Dean Baker is one of the smartest and most prophetic economists in the country, and so it was a treat to hear him recently.
Baker, the co-director of the Center for Economic Policy and Research, spoke at the University of Wisconsin campus Friday on the economic crisis and the way out. He was invited by the Madison Institute and had an appreciative audience of roughly 100 people.
Baker, who was astonishingly prescient about the Great Recession, had several insightful nuggets to offer about our current economic muddle.
“The only mystery is why this is a mystery,” Baker quipped. “The economy is too simple for economists to understand.”
The weak recovery is not surprising, Baker explained, when you take into account that a good portion of the economy was tied to the housing market, which hasn’t yet fully recovered.

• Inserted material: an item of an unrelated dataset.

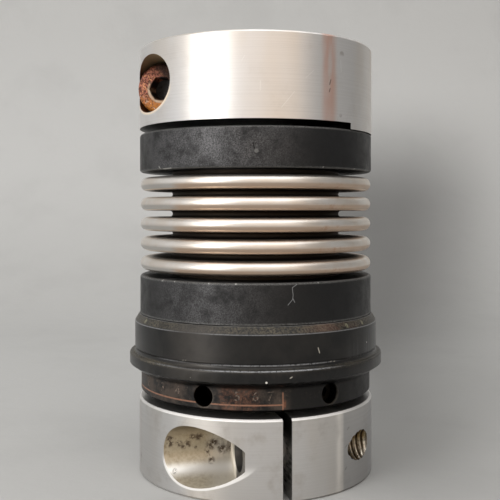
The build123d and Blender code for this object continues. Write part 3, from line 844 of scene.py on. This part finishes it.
threadLooks = {
    "major": 2.0,
    "minor": 1.65,
    "worn": 1.88,
    "pitch": 0.7,
    "start": 1.7,  # from the slit's middle plane
    "around": 144,
    "onward": 220,
    "paintedHighlight": (1.0, 0.92, 0.78),
    "gold": (0.46, 0.36, 0.20),
    "grimeAndRootShade": (0.055, 0.036, 0.020),
}


def tappedThread(hubMaterial):
    # radius follows a triangle wave of height along the hole less the turn, so that the crest is a helix
    looks = threadLooks
    point, way = screwLine(inputScrew)
    way = -way
    turn = np.linspace(0, 2 * np.pi, looks["around"], endpoint=False)[:, None]
    share = np.linspace(0, 1, looks["onward"])[None, :]
    outward = atBearing(inputScrew["bearing"], 1)

    def toSurface(radius):
        return np.sqrt(hubRadius ** 2 - (inputScrew["offset"] + radius * np.cos(turn)) ** 2)

    def threadRadius(ahead):
        # near the mouth the thread is worn down towards its middle radius
        wave = np.abs(((ahead / looks["pitch"] - turn / (2 * np.pi)) % 1.0) * 2 - 1)
        radius = looks["major"] - 0.015 - (looks["major"] - looks["minor"]) * wave
        full = np.clip((toSurface(looks["worn"]) - ahead) / looks["pitch"], 0.3, 1.0)
        return looks["worn"] + (radius - looks["worn"]) * full

    def rolled(radius, ahead):
        # (radius, turn) round the screw's axis, so far along it
        places = point + ahead[..., None] * way + (radius * np.cos(turn))[..., None] * outward
        return (places + (radius * np.sin(turn))[..., None] * upright) * millimetre

    # each line along the hole ends where it first meets the outside of the hub
    reach = np.maximum(toSurface(looks["minor"]), toSurface(looks["major"]))
    ahead = looks["start"] + (reach - looks["start"]) * share
    outside = ahead > toSurface(threadRadius(ahead)) - 0.03
    last = np.take_along_axis(ahead, outside.argmax(1)[:, None], 1)
    ahead = looks["start"] + (last - looks["start"]) * share
    radius = threadRadius(ahead)
    faces = gridFaces(looks["around"], looks["onward"], True, False)
    piece = meshPiece("tappedThread", rolled(radius, ahead), faces, 50.0)
    facesInwards(piece, point * millimetre, way)
    # the end of the thread meets the outside of the hub in a narrow flat on the hub's own cylinder
    end = radius[:, -1:]
    wide = looks["major"] + 0 * turn
    flat = np.concatenate([end, np.minimum(end + 0.03, wide), wide + 0.05, wide + 0.13], axis=1)
    lift = np.array([[-0.03, 0.014, 0.014, -0.03]])
    mouth = rolled(flat, toSurface(flat) + lift)
    mouth = meshPiece("threadMouth", mouth, gridFaces(looks["around"], flat.shape[1], True, False), 50.0)
    trueNormals(mouth, [((0, 0, 0), upright, hubRadius)])
    dress(mouth, hubMaterial)
    finish = Finish("threadMetal", Metallic=1.0)
    grimeAndRootShade = finish.noise(2.5, 3.0, 0.6)
    crest = finish.fromLine(point, way).rise(looks["major"] - 0.04, looks["minor"] + 0.08)
    # painted light: the thread is bright below the hole's middle and darker above it
    low = finish.z.rise(inputScrew["level"] + 0.7, inputScrew["level"] - 0.5)
    metal = finish.mix(low, looks["gold"], looks["paintedHighlight"])
    # painted shade in the thread's roots, broken up by grime
    colour = finish.mix(crest * grimeAndRootShade.rise(0.8, 0.4), looks["grimeAndRootShade"], metal)
    # painted shade deeper in the hole
    colour = finish.mix(finish.along(point, way).rise(6.0, 3.0), colour, (0.02, 0.016, 0.012))
    dress(piece, finish.surface(colour, 0.34))
    for part in (piece, mouth):
        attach(part, "input_hub")


def facesInwards(piece, point, way):
    # an open skin round a hole shows its inner side, so its faces are turned towards the hole's axis
    work = bmesh.new()
    work.from_mesh(piece.data)
    middle = Vector(point)
    along = Vector(way)
    wrong = 0
    for face in work.faces:
        apart = face.calc_center_median() - middle
        across = apart - along * apart.dot(along)
        wrong += 1 if across.dot(face.normal) > 0 else -1
    if wrong > 0:
        bmesh.ops.reverse_faces(work, faces=work.faces)
    work.to_mesh(piece.data)
    work.free()


def innerSteel(name, colour, roughness):
    finish = Finish(name, Metallic=1.0)
    lines = finish.noise((0.3, 0.3, 6.0), 3.0, 0.6)
    cloud = finish.noise(0.8, 3.0, 0.6, shift=5.0)
    darker = tuple(c * 0.45 for c in colour)
    shade = finish.mix(cloud.rise(0.45, 0.75) * 0.4, colour, darker)
    rough = lines.rise(0.3, 0.8, roughness - 0.05, roughness + 0.12)
    return finish.surface(shade, rough, bumps=[(lines, 0.004)])


print("materials ready")

upperHub = refined("upper_clamp_hub", "outputHub", 0.1, "output_hub", 35.0,
                   [((0, 0, 0), upright, hubRadius), (*screwLine(outputScrew), outputScrew["wide"])])
dress(upperHub, turnedAluminium("outputHubAluminium", 0.15, outputHubMarks))
lowerHub = refined("lower_clamp_hub", "inputHub", 0.1, "input_hub", 35.0,
                   [((0, 0, 0), upright, hubRadius), (*screwLine(inputScrew), inputScrew["wide"])])
dress(lowerHub, turnedAluminium("inputHubAluminium", 0.6, inputHubMarks))
tappedThread(lowerHub.data.materials[0])
screw = refined("upper_clamp_screw", "clampScrew", 0.08, "output_hub")
dress(screw, rustyScrew())
print("hubs and screw ready")

nut = refined("adjusting_nut", "adjustingNut", 0.06, "nut", 35.0, [((0, 0, 0), upright, nutRadius)])
dress(nut, burnishedNut())
nutFigures("nut")
dress(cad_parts["nut_lock_screw"], innerSteel("grubScrewSteel", (0.02, 0.016, 0.012), 0.5))
ring = refined("switch_ring", "switchingRing", 0.06, "switching_ring")
dress(ring, satinRing())
print("nut and switching ring ready")

for node, name, body, box, marks, worn in (
    ("upper_bellows_collar", "upperCollar", "output_hub", highCollar, upperCollarMarks,
     collarLooks["upperWornAndLit"]),
    ("lower_bellows_collar", "lowerCollar", "drive_side", lowCollar, lowerCollarMarks,
     collarLooks["lowerWornAndLit"]),
):
    collar = refined(node, name, 0.0, body)
    dress(collar, roughBlack(name + "Black", box, marks, worn))
bellowsSkin()
print("bellows and its rings ready")

plainSteel = innerSteel("groundSteel", (0.52, 0.52, 0.53), 0.32)
springSteel = innerSteel("springSteel", (0.30, 0.30, 0.32), 0.38)
for node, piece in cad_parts.items():
    if node.startswith(("detent_ball", "bearing", "retaining", "drive_flange", "limiter_sleeve", "thrust")):
        dress(piece, plainSteel)
    if node.startswith("disc_spring"):
        dress(piece, springSteel)

# copies of the disc springs stand in for them and ride with the spring seat
for number in ("1", "2", "3"):
    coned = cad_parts["disc_spring_" + number]
    spring = bpy.data.objects.new("discSpring" + number, coned.data.copy())
    bpy.context.scene.collection.objects.link(spring)
    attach(spring, "spring_seat")
    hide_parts("disc_spring_" + number)
    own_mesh(spring)


stageLooks = {
    "wall": (0.545, 0.548, 0.540),
    "floor": (0.48, 0.482, 0.473),
    "blot": 0.06,
    "shade": 0.68,
    "behind": 0.24,
    "bend": 0.12,
    "half": 0.9,
    "lift": 0.9,
    "paintedShadowColour": (0.02, 0.019, 0.017),
    "blotColour": (0.1, 0.1, 0.1),
}


def stageSweep():
    # a floor that curves up into a backdrop: a flat run, a quarter circle and a straight rise
    looks = stageLooks
    turn = np.radians(np.linspace(0, 90, 32))
    bendY = looks["behind"] - looks["bend"] + looks["bend"] * np.sin(turn)
    bendZ = looks["bend"] * (1 - np.cos(turn))
    y = np.concatenate([[-looks["half"]], bendY, [looks["behind"]]])
    z = np.concatenate([[0.0], bendZ, [looks["lift"]]])
    x = np.array([-looks["half"], looks["half"]])[:, None]
    points = np.stack([x + 0 * y, y + 0 * x, z + 0 * x], axis=-1)
    mesh = bpy.data.meshes.new("stage")
    mesh.from_pydata(points.reshape(-1, 3), [], gridFaces(2, len(y), False, False).reshape(-1, 4))
    mesh.polygons.foreach_set("use_smooth", np.ones(len(mesh.polygons), bool))
    stage = bpy.data.objects.new("stage", mesh)
    bpy.context.scene.collection.objects.link(stage)
    finish = Finish("stageGrey", Roughness=0.8)
    mottle = finish.noise(0.035, 4.0, 0.6)
    colour = finish.mix(finish.z.rise(0.0, 60.0), looks["floor"], looks["wall"])
    # a painted soft shadow on the floor and the backdrop, behind the object and to its right
    aside = finish.x - finish.y * 0.3  # its far edge runs to the right and back
    shade = aside.rise(54.0, -6.0) * finish.x.rise(0.0, 30.0) * finish.z.rise(90.0, 34.0)
    shade = shade * finish.y.rise(-34.0, -4.0)
    colour = finish.mix(shade * looks["shade"], colour, looks["paintedShadowColour"])
    colour = finish.mix(mottle.rise(0.45, 0.7) * looks["blot"], colour, looks["blotColour"])
    dress(stage, finish.surface(colour, bumps=[(finish.noise(0.3, 4.0), 0.1)]))


# glow is the brightness of a lamp's face, 1 being a white card in plain light
lamps = {
    "key": {"bearing": -44, "height": 0.15, "distance": 0.36, "size": (0.15, 0.34), "glow": 4.5,
            "colour": (1.0, 0.985, 0.97)},
    "side": {"bearing": -100, "height": 0.14, "distance": 0.45, "size": (0.5, 0.5), "glow": 0.35,
             "colour": (0.97, 0.98, 1.0)},
    "front": {"bearing": 15, "height": 0.12, "distance": 0.5, "size": (0.6, 0.45), "glow": 0.6,
              "colour": (1.0, 0.80, 0.63)},
    "top": {"bearing": 0, "height": 0.42, "distance": 0.12, "size": (0.6, 0.6), "glow": 1.35,
            "colour": (1.0, 0.99, 0.98)},
}


def placeLamps():
    for name, lamp in lamps.items():
        light = bpy.data.lights.new(name, "AREA")
        light.shape = "RECTANGLE"
        light.size, light.size_y = lamp["size"]
        light.energy = lamp["glow"] * np.pi * lamp["size"][0] * lamp["size"][1]
        light.color = lamp["colour"]
        spot = bpy.data.objects.new(name, light)
        bpy.context.scene.collection.objects.link(spot)
        where = atBearing(lamp["bearing"], lamp["distance"], lamp["height"])
        spot.location = where
        aim = Vector((0, 0, 0.03)) - Vector(where)
        spot.rotation_mode = "QUATERNION"
        spot.rotation_quaternion = aim.to_track_quat("-Z", "Y")
    world = bpy.data.worlds.new("studio")
    world.use_nodes = True
    background = next(n for n in world.node_tree.nodes if n.type == "BACKGROUND")
    background.inputs["Color"].default_value = (1.0, 0.98, 0.96, 1.0)
    background.inputs["Strength"].default_value = 0.3
    bpy.context.scene.world = world


cameraPlace = {"distance": 0.1126, "height": 0.0354, "lens": 58.1, "shiftX": -0.011, "shiftY": -0.082}


def placeCamera():
    data = bpy.data.cameras.new("camera")
    data.sensor_width = 36.0
    data.lens = cameraPlace["lens"]
    data.shift_x = cameraPlace["shiftX"]
    data.shift_y = cameraPlace["shiftY"]
    data.clip_start = 0.005
    data.clip_end = 10.0
    camera = bpy.data.objects.new("camera", data)
    bpy.context.scene.collection.objects.link(camera)
    camera.location = (0.0, -cameraPlace["distance"], cameraPlace["height"])
    camera.rotation_euler = (np.pi / 2, 0.0, 0.0)
    bpy.context.scene.camera = camera


stageSweep()
placeLamps()
placeCamera()
bpy.context.scene.view_settings.view_transform = "Standard"
print("stage, lamps and camera ready")

bpy.context.view_layer.update()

Before the recession, “the construction boom was at a record rate,” Baker said. “And there was a bubble-generated equity loan binge. You can’t take out equity if you don’t have equity in your home.”
The span from 1947-1979 was a golden age for workers, Baker asserted, when wage earners at the bottom and middle had the ability to put sustained upward pressure on salaries. That has vanished in the past three decades, apart from the late 1990s, he said.
“The late 1990s were an exception because Alan Greenspan, no matter what you think of him, was a non-orthodox economist,” Baker said. “Fed Reserve board members were yelling at him to raise interest rates to stop inflation. He responded, ‘I don’t see inflation.’ ”
Baker recalled an informal debate he had during that time period with two Fed Reserve board members: Janet Yellen, now Fed Reserve chair, and Alan Blinder. Both, he said, were dismissive of the idea that unemployment could dip below 6 percent without igniting inflation. Both, of course, were proven wrong.
Now we live in very different circumstances.
“This recession is the opposite of other recessions,” Baker said. “Consumers are spending a lot, but the wealth is gone. The investment share of the GDP is almost back to the pre-recession levels. It’s housing that is still depressed, and it won't get back to normal levels till 2016.”
Baker focused at length on the giant U.S. trade deficit.
“Economists don’t like to talk about it, but money spent that goes abroad doesn’t generate demand in the United States,” he said. “The $500 billion gap, which is 3 percent of the GDP, translates into 6 million American jobs.”
So how does the United States emerge from this morass? Baker had a number of ideas.
First, he said, we need a big stimulus package, not the inadequate one that the Obama Administration put together at the start of his presidency.
“There’s no argument among economists of the need of a stimulus in times of slack demand,” he said. “The evidence is overwhelming.”
Secondly, we can go to a higher rate of inflation—say 3 to 4 percent—instead of being obsessive about it and harming employment.
Third, he said, we have to make the dollar cheaper vis-à-vis other currencies in order to make exports competitive.
Baker added that we also need a work-sharing program on a national level, such as the one in Germany, where firms generally cut the hours of all workers in hard times instead of laying off some. The government then makes up for much of the reduction in wage to the affected workers.
“Germany hasn’t been a booming economy—they’ve had the same growth as the United States,” he said. “But they have a 5.1 unemployment rate, as compared to our 6.7 percent.”
Twenty-six states have work-share programs, Baker revealed, but these programs are so little known that only 30,000 workers are currently taking advantage of it nationwide. The concept has strong bipartisan support, he said.
Baker ended on an upbeat note, citing state and local drives for minimum wage increases and paid parental leave.
“There is a long way to go," he said, “but there are grounds for optimism.”